= Given instruction =
Only lines holding the string "scene" are wanted; copy each one from the material.

= Dataset excerpt =
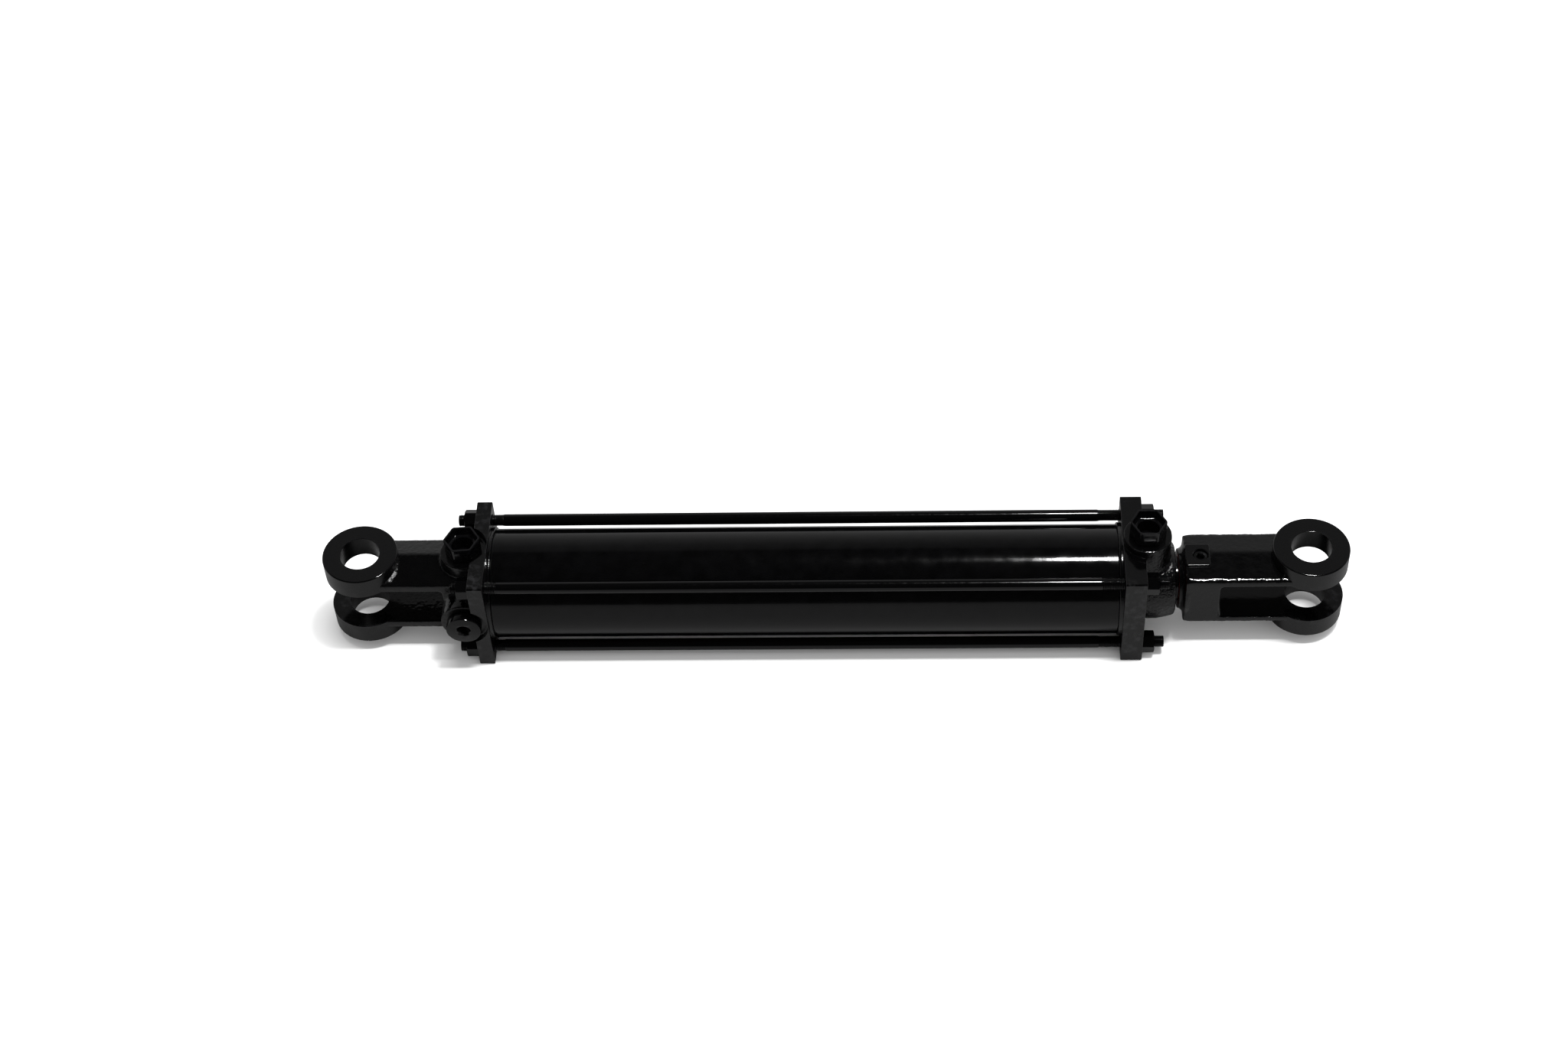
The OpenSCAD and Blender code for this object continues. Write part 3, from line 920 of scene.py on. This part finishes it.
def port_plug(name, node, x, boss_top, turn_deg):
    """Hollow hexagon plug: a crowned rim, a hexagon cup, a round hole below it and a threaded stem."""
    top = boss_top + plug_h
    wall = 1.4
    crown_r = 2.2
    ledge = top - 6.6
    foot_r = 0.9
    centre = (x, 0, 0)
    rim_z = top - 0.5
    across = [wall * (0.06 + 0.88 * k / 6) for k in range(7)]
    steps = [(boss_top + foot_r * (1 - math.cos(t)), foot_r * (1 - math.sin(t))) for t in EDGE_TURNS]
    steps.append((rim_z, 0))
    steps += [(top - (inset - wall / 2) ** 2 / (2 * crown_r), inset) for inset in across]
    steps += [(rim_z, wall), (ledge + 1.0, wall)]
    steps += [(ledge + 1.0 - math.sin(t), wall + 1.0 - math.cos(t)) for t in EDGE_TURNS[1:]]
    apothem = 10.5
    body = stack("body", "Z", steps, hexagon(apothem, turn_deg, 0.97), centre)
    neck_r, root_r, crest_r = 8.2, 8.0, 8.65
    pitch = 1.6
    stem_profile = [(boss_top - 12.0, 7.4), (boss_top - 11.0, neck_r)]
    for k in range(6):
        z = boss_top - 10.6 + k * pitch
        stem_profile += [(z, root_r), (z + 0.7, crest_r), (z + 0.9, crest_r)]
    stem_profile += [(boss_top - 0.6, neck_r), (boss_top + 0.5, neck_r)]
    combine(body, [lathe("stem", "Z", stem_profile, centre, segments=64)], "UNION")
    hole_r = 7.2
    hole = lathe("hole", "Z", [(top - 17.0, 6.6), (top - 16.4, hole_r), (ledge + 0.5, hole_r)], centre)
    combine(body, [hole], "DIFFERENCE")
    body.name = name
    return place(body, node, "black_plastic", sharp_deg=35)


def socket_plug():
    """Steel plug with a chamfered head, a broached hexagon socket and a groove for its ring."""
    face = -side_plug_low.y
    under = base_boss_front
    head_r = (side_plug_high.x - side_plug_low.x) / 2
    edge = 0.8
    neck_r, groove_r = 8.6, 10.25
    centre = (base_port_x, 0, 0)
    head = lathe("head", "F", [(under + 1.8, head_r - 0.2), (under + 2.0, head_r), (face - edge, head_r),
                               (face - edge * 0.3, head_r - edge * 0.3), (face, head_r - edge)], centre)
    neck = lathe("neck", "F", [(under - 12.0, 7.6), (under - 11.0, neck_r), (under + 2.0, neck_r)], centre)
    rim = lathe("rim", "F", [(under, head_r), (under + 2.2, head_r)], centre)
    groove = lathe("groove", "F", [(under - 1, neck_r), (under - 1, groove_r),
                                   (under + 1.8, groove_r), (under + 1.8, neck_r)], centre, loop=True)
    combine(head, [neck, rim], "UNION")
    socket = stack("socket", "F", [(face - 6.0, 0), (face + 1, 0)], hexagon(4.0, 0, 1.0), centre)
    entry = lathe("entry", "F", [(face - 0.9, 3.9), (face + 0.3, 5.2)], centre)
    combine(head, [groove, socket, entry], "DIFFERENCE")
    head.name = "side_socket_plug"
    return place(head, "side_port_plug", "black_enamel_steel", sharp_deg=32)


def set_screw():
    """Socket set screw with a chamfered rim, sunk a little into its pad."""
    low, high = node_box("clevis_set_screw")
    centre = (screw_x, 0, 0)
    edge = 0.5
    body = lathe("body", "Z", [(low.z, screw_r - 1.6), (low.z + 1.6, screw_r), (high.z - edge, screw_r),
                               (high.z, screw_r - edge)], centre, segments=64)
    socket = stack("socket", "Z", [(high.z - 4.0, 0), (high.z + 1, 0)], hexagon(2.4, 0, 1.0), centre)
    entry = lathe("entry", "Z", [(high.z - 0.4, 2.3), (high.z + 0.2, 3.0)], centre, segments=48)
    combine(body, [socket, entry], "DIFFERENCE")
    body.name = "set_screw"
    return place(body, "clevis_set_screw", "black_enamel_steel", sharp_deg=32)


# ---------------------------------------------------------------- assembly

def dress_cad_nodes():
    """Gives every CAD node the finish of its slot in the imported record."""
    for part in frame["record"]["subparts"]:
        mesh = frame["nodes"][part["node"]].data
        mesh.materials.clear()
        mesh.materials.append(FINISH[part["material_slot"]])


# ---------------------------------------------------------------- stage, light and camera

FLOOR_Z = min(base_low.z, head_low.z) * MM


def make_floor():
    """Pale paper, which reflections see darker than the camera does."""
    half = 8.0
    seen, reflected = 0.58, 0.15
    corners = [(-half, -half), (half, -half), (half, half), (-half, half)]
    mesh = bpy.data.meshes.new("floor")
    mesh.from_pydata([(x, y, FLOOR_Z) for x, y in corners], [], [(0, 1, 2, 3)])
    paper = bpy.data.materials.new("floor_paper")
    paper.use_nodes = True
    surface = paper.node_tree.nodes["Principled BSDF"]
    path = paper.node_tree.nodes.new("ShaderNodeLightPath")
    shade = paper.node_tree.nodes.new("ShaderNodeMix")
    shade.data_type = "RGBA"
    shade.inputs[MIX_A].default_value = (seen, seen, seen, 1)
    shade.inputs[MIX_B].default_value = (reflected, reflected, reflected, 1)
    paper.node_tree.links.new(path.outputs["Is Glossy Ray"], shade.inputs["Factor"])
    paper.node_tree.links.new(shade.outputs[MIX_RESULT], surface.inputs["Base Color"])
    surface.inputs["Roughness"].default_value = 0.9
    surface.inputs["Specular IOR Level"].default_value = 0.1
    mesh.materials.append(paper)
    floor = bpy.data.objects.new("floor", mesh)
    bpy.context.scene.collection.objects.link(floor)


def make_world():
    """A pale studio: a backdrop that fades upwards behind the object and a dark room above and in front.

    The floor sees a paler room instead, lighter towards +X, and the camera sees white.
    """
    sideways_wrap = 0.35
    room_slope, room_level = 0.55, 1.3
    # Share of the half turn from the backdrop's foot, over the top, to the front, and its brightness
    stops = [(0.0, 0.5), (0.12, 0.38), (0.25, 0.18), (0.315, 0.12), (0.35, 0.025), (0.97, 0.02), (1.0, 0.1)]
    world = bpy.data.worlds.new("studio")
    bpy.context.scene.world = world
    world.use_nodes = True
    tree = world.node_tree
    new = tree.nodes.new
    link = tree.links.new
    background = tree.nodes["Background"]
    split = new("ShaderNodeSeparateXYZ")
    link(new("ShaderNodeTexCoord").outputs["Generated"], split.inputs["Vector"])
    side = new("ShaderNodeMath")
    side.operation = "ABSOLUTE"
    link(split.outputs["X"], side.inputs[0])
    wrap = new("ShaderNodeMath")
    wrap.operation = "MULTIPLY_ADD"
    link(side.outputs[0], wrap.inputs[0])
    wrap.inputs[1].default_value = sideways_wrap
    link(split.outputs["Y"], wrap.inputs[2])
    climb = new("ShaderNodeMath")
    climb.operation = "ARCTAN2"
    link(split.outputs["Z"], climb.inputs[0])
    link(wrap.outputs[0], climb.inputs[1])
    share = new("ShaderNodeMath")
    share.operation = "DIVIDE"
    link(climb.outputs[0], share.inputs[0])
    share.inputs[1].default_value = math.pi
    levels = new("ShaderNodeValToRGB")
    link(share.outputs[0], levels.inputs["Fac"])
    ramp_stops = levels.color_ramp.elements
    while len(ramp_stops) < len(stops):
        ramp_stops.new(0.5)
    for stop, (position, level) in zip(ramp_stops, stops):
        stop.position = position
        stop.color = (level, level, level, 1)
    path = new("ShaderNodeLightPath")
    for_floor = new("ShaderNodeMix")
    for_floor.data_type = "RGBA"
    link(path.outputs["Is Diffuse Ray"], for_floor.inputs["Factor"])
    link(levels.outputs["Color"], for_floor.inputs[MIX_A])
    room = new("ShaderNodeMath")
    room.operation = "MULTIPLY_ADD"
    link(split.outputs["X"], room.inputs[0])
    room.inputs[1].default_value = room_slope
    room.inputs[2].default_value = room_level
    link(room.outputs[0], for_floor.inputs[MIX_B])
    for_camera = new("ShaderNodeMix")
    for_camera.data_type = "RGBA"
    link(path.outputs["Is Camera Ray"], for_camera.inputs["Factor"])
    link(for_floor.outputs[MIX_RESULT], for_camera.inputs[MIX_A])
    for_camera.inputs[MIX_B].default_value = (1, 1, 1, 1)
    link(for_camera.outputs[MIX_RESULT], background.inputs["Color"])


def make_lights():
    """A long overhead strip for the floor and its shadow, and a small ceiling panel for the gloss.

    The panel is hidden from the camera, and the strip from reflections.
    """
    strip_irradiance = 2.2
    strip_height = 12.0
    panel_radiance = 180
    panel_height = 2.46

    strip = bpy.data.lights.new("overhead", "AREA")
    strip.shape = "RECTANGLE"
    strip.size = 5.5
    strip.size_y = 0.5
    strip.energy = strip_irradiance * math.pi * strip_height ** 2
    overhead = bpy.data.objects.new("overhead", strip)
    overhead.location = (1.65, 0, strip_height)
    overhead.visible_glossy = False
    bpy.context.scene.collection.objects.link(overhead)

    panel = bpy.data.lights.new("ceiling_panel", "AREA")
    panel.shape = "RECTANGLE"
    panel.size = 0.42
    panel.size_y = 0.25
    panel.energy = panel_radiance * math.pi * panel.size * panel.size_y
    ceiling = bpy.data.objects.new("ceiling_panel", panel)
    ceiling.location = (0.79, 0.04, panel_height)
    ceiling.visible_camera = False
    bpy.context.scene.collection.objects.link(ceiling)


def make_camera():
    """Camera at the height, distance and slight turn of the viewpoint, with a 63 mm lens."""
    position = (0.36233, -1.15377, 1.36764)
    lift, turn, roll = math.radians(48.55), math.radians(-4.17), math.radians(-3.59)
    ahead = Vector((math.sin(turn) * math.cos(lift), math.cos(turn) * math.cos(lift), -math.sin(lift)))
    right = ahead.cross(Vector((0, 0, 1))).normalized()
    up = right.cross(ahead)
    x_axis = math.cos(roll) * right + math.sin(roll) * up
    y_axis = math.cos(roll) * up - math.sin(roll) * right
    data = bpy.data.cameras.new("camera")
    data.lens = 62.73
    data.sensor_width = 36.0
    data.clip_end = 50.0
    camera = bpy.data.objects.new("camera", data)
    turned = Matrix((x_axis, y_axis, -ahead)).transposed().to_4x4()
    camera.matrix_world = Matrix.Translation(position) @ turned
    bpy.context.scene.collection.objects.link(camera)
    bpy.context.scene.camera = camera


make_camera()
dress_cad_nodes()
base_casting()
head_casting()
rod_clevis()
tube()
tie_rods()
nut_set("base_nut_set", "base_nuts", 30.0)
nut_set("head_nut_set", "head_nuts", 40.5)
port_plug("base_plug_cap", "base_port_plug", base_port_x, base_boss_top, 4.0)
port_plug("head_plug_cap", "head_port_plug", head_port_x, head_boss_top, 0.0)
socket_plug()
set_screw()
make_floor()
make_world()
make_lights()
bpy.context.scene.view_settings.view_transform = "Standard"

= Task response =
The OpenSCAD and Blender code for this object continues. Write part 3, from line 920 of scene.py on. This part finishes it.
    bpy.context.scene.collection.objects.link(floor)
    bpy.context.scene.world = world
    bpy.context.scene.collection.objects.link(overhead)
    bpy.context.scene.collection.objects.link(ceiling)
    bpy.context.scene.collection.objects.link(camera)
    bpy.context.scene.camera = camera
bpy.context.scene.view_settings.view_transform = "Standard"